The details of any mini-budget to be presented in November 2008 are yet to become apparent.
Across the continent, it is possible that the new Western Australian Museum development on the site of the former East Perth Power Station, announced18 February this year by the then Premier Alan Carpenter, could be deferred. In his announcement Premier Carpenter said, ” the massive, half-a-billion dollar infrastructure project would be a stunning cultural and social institution for WA, which would tell the amazing stories of the State and its people in a building that would bring new life to a major heritage site.”
On the ABC Radio National Program, “The National Interest” of 26 September, new Western Australian Premier Colin Barnett mentioned that some capital projects - and he specifically mentioned proposed new museum, approved by the former government, would have to be reviewed. As the program’s presenter Peter Mares says, “And he’ll need all of the mining tax revenue he can get his hands on, if he’s to live up to his promise to up spending in regional WA - a non-negotiable commitment in his bid to keep his minority government in office.”
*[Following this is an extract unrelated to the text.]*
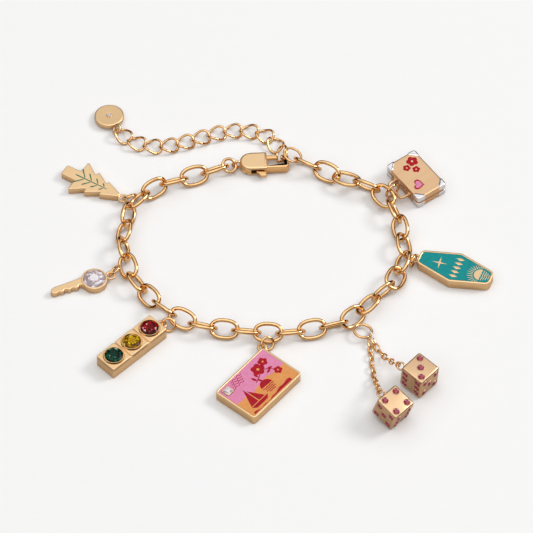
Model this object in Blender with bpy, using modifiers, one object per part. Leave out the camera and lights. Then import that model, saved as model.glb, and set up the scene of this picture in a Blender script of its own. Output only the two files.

The Western Australian economy is booming because of the substantial resource projects; one could suggest that this is an appropriate time to invest in things like museums. It would be odd if Australia defers and downsizes its cultural projects when cities such as Medellín in Colombia are building libraries and art galleries in order to address poor education, poverty and crime amongst young people. Last year a number of media reports described these strategies by which mathematician and city mayor Sergio Fajardo was “turning blight to beauty“.